Attardons-nous sur le cas Anselmo ( car après tout c'est de lui, ou plutôt de son nouveau projet, dont nous allons causer ), le gaillard en plus de quinze ans a alterné réussites ( l'inoubliable Down ), trucs plutôt sympas ( Superjoint Ritual ) et d'autres choses franchement plus indispensables ( je pense en disant ça à son projet Black Metal Viking Crown qui ferait passer n'importe quel combo « pandas maléfiques ayant enregistré leur démo dans la cave parentale et sur le magnétophone offert par mamie pour la communion du petit frère du bassiste » pour les nouveaux Emperor tellement on a l'impression de perdre son temps à écouter ce...Truc ). Bref le Philou ( ouh ouh ), on a un peu de mal à le suivre parfois.
Sa priorité en 2013 semble être son...Groupe solo ( car c'est présenté comme un projet Lui, la preuve : Il y a même son faciès sur la pochette, mais avec un groupe derrière ) Philip H.Anselmo And The Illegals donc qui après avoir sorti un split EP ( War Of The Gargantuas, justement chroniqué par La Grosse Radio en début d'année ) nous propose cet été son premier album Walk Through Exits Only, disponible sur le propre label du monsieur Housecore Records à partir du 19 juillet. Autant l'avouer, avant d'écouter ce disque, j'ai pensé très fort à une magnifique, mais défunte, panthère...Trop peut-être. Car ce Walk Through Exits Only m'a plutôt déçu.
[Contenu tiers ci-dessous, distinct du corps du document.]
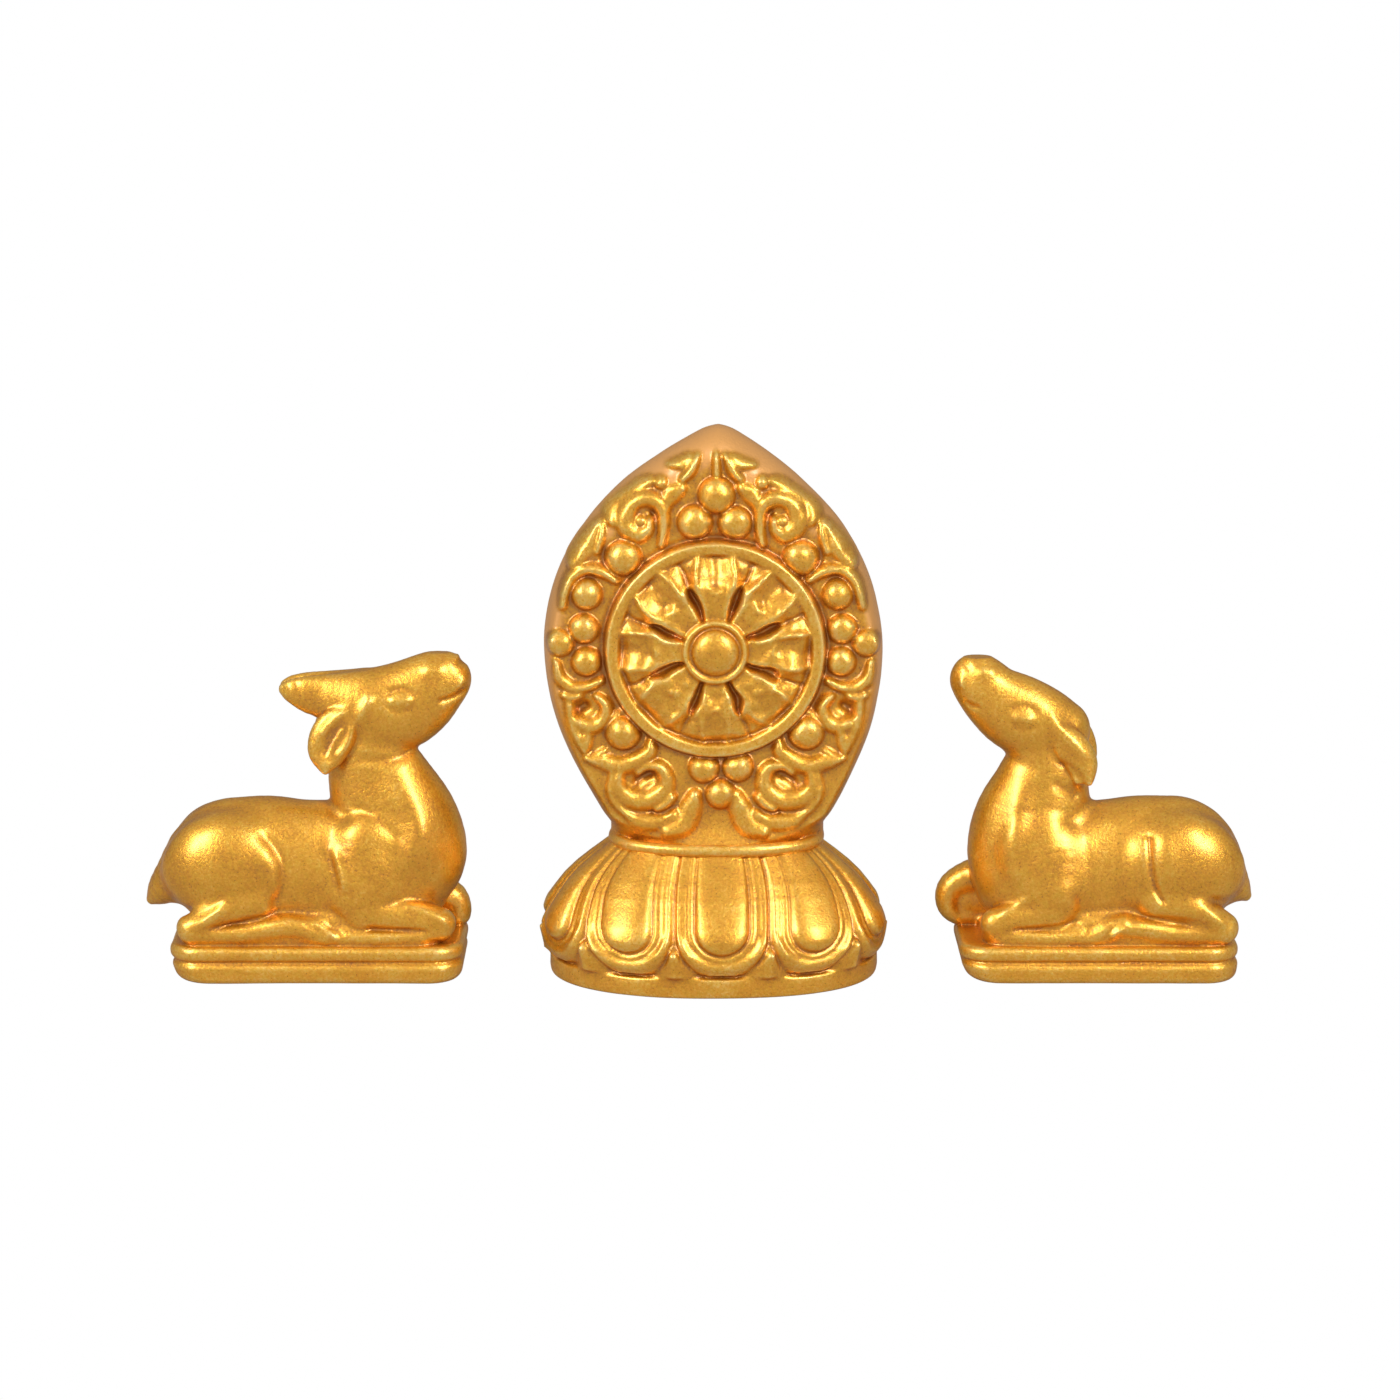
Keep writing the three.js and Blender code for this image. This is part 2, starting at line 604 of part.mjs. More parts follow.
// Neck and head stations of each deer: x, y, z over the plinth, radius in profile, half width
const BUCK_NECK = [
  [14.8, 0, 10, 8, 6.8], [14.4, 0, 13.5, 9.5, 7.2], [12.8, 0, 18, 10.6, 6.8], [11, 0, 23, 9.8, 5.8],
  [9.2, 0, 28, 7.8, 4.9], [8.6, 0, 33, 5.6, 4],
];
const BUCK_HEAD = [
  [4, 0, 38.2, 4.6, 4], [8, 0, 37.4, 6.2, 5], [12, 0, 37.4, 6.9, 5], [15.5, 0, 38.4, 6.9, 4.6],
  [18.8, 0, 40.3, 5.8, 3.9], [21.4, 0, 41.6, 4.8, 3.3],
];
const DOE_NECK = [
  [12, 0, 10, 7.8, 6.8], [11.4, 0, 13.5, 9.3, 7.2], [10.7, 0, 18, 9.8, 6.6], [9.8, 0, 23, 8.3, 5.6],
  [9, 0, 28, 6.5, 4.8], [10, 0, 33, 4.2, 3.8],
];
const DOE_HEAD = [
  [6.2, 0, 33.6, 5.2, 4.2], [9.4, 0, 35, 6.4, 5], [12.8, 0, 36.6, 6.8, 4.8], [16.2, 0, 38.6, 5.7, 4.2],
  [18.8, 0, 40.7, 5, 3.6], [20, 0, 41.7, 4.5, 3.1],
];

// Forms that both deer have on each side; near is 1 on the viewer's side and -1 on the far side
function haunch(near) {
  const y = -near * 4.6;
  const stations = [[-18, y, 11.6, 6.4, 4.2], [-14.4, y, 11.8, 8.9, 5.4], [-10.8, y, 11.4, 6.9, 4.4]];
  return body(stations, { sides: 9 });
}

function hindLeg(near) {
  const y = -near * 7.8;
  const shank = [[-9.5, 0.9 * y, 6.8, 3.2, 2.4], [-15, y, 5.8, 2.8, 2.4], [-19.6, y, 2.8, 2.5, 2.2]];
  const cannon = [
    [-19.6, y, 2.1, 2, 2.1], [-12, y, 1.9, 1.7, 1.9], [-4, y, 2.9, 2, 1.9], [1.6, y, 1.2, 1.3, 1.6],
  ];
  return [body(shank), body(cannon)];
}

function foreleg(near, knee) {
  const y = -near * 6.6;
  const upper = [[9.4, 0.8 * y, 14.4, 6.2, 3], [7.6, y, 9, 5.2, 2.9], [7, y, 4.4, 2.8, 2.4]];
  const forearm = [[8, y, 5, 3.2, 2.7], [knee, y, 3.1, 2.5, 2.3]];
  const out = 1.12 * y;
  const cannon = [[knee, y, 2, 1.9, 2.1], [0.55 * knee, out, 1.2, 1.5, 1.9], [3.2, out, 1.4, 1.6, 1.8]];
  return [body(upper), body(forearm), body(cannon)];
}

// The far foreleg is held up in front: its knee stands before the chest
function raisedForeleg(knee, height) {
  const y = 4.6;
  const forearm = [[13, y, 8.2, 3.5, 3], [knee, y, height, 2.4, 2.4]];
  const cannon = [[knee, y, height - 0.8, 2.1, 2.2], [knee - 5, y, 1, 1.9, 2]];
  const fold = [[14, y, 3.6, 3.8, 1.6], [knee - 3, y, 3.8, 3.2, 1.2]];
  return [forearm, cannon, fold].map((stations) => body(stations));
}

function ear(near, base, tip, halfWidth) {
  const mid = (a, b, t) => a + (b - a) * t;
  const stations = [[0, 0.5], [0.3, 0.95], [0.6, 0.9], [0.85, 0.5], [1, 0.22]].map(([t, w]) => [
    mid(base[0], tip[0], t) - 0.9 * Math.sin(Math.PI * t),
    -near * (3.6 + 1.3 * Math.sin((Math.PI / 2) * t)),
    mid(base[1], tip[1], t),
    halfWidth * w,
    1.4,
  ]);
  return body(stations, { sides: 6 });
}

function horn(near) {
  const y = -near * 1.5;
  const stations = [
    [7.5, y, 39, 3.8, 2.2], [1, y, 39.1, 3.4, 1.8], [-2.6, y, 39.8, 2.3, 1.4], [-4.7, 0.8 * y, 40.2, 1.2, 1],
  ];
  return body(stations, { sides: 7 });
}

function tail(tipX, tipZ) {
  const root = [tipX + 6, 0, tipZ + 8.1, 3, 3.2];
  const middle = [tipX + 2.8, 0, tipZ + 2.9, 2.7, 3];
  return body([root, middle, [tipX, 0, tipZ, 1, 1.2]], { sides: 7 });
}

function eye(near, x, z) {
  const y = -near * 4.3;
  return body([[x - 1.1, y, z - 0.3, 1, 1], [x + 1.1, y, z + 0.3, 0.9, 0.9]], { sides: 6 });
}

function deer(name, centre, length, pieces) {
  const both = [1, -1].flatMap((near) => [haunch(near), ...hindLeg(near)]);
  const trunk = body(TRUNK, { sides: 12, cap: 2 });
  const mesh = meshOf(name, cutAtFloor(join([...plinth(length), trunk, ...both, ...pieces])));
  mesh.position.x = centre;
  return mesh;
}

function buck() {
  const knee = 19.8;
  return deer("buck", BUCK_CENTRE, BUCK_PLINTH_LENGTH, [
    body(BUCK_NECK, { sides: 10 }),
    body(BUCK_HEAD, { sides: 10 }),
    ...[1, -1].map(horn),
    ...[1, -1].map((near) => ear(near, [4, 36.6], [0.9, 27.4], 3.6)),
    ...foreleg(1, knee),
    ...raisedForeleg(21.6, 5.4),
    tail(-27, 5),
    ...[1, -1].map((near) => eye(near, 12.8, 39.6)),
  ]);
}

function doe() {
  const knee = 16.4;
  const mesh = deer("doe", DOE_CENTRE, DOE_PLINTH_LENGTH, [
    body(DOE_NECK, { sides: 10 }),
    body(DOE_HEAD, { sides: 10 }),
    ear(1, [7, 33.6], [1, 25.2], 2.5),
    ear(-1, [5.4, 35], [2.2, 24], 3.1),
    ...foreleg(1, knee),
    ...raisedForeleg(23.2, 6.4),
    tail(-24.6, 5.6),
    ...[1, -1].map((near) => eye(near, 11.8, 37.4)),
  ]);
  mesh.scale.x = -1;
  return mesh;
}

const set = new THREE.Group();
set.add(dharmaWheel(), buck(), doe());

export default set;
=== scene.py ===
"""Looks of the altar set: a dharma wheel between a lying buck and a lying doe, all cast and painted gold.

Each piece is modelled like clay, as a signed distance on a fine grid, in mm: bodies are joined softly, and
strokes raise or dent the surface. It is then cast into closed meshes that stand for its CAD node. Each deer
is one mesh. The wheel is two: its frame and its lotus base.
"""

import json
import math

import bpy
import numpy as np
import openvdb
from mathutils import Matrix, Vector

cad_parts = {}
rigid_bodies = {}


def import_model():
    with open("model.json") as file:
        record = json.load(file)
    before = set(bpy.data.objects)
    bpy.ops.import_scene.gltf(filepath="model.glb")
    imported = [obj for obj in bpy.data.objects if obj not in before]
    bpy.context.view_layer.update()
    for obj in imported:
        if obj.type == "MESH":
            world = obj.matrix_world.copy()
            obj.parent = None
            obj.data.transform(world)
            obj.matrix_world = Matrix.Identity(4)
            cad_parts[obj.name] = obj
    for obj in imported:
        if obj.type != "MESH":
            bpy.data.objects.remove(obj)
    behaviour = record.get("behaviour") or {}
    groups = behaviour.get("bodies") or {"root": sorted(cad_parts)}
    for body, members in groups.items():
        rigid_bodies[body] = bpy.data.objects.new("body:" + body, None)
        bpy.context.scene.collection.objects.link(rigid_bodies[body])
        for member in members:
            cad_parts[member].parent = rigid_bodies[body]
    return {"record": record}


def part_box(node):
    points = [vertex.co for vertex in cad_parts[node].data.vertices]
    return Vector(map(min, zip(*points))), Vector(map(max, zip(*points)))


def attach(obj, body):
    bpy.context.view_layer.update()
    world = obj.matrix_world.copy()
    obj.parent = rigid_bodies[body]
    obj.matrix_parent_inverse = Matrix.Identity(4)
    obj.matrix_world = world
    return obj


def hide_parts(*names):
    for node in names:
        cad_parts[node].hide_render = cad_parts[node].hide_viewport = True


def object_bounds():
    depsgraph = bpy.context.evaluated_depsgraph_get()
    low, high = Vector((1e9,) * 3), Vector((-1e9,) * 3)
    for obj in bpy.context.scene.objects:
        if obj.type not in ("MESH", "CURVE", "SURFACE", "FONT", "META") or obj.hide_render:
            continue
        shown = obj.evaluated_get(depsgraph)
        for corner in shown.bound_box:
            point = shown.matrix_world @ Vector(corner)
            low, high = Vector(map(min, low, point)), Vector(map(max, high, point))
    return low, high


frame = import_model()
CAD_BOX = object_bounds()

MM = 0.001

# Fineness of the clay, and how far from the surface it holds true distances
DEER_GRAIN = 0.28
WHEEL_GRAIN = 0.22
BAND = 1.6
MOST_TRIANGLES = 190000
# Steps in each span of a smoothed path, and guards against a division by nothing
BODY_STEPS = 4
STROKE_STEPS = 6
TINY = 1e-9
SMALL = 1e-6
# A brush stroke reaches this many half widths. One longer than THIN_FROM of them runs out at its ends.
BRUSH_REACH = 2.6
THIN_FROM = 5
THIN_OVER = 3
END_STRENGTH = 0.15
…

Cette première réalisation n'est pas mauvaise, elle se laisse plutôt écouter dans l'ensemble, mais voilà de la part de quelqu'un comme Philip Anselmo on était en droit d'attendre mieux que ce Metal rapide, torturé et...Bourrin. Car dès la première piste, la courte « Music Media Is A Whore » ( dans laquelle Anselmo règle ses comptes avec le business de la musique ), le ton est donné : A fond les manettes ! Le style pratiqué par Philip H. Anselmo and the Illegals oscille entre un Thrash mâtiné de parties sludge parfois ( le plutôt sympathique « Betrayed » et son alternance refrain scandé façon Hardcore et parties lentes ) et un Groove Metal renvoyant souvent à l'ancienne formation du frontman, mais...Sans le groove justement. Non pas que Bennett Bartley et Jose Manuel Gonzales, respectivement bassiste et batteur des Illegals, ne soient d'exécrables musiciens, de même «Battalion of Zero » ( avec son gros riff thrash et ses solos hystériques renvoyant à la divine époque Far Beyond Driven/The Great Southern Trendkill), « Usurper Bastard's Rant » ( avec ses dissonances, qui rappellent le regretté Dimebag Darrell, effets guitaristiques que l'on retrouve aussi sur « Bedroom Destroyer ») ou « Walk Through Exits Only » ( avec justement un petit break groovy mais où l'on déplore quand même l'absence de l'ancienne section rythmique de Pantera ) ne soient de mauvais titres mais peut-être auraient-ils sonné mieux avec Vinnie Paul ( mais vu l'animosité que semble encore vouer ce dernier à l'encontre de Anselmo, c'est plutôt mal barré de les revoir jouer ensemble un jour ) et Rex Brown. Philip H. Anselmo and the Illegals essaye de retrouver la magie du Pantera des glorieuses 90's mais voilà...On a un peu tendance à s'ennuyer parfois sur les 40 minutes que dure ce Walk Through Exits Only.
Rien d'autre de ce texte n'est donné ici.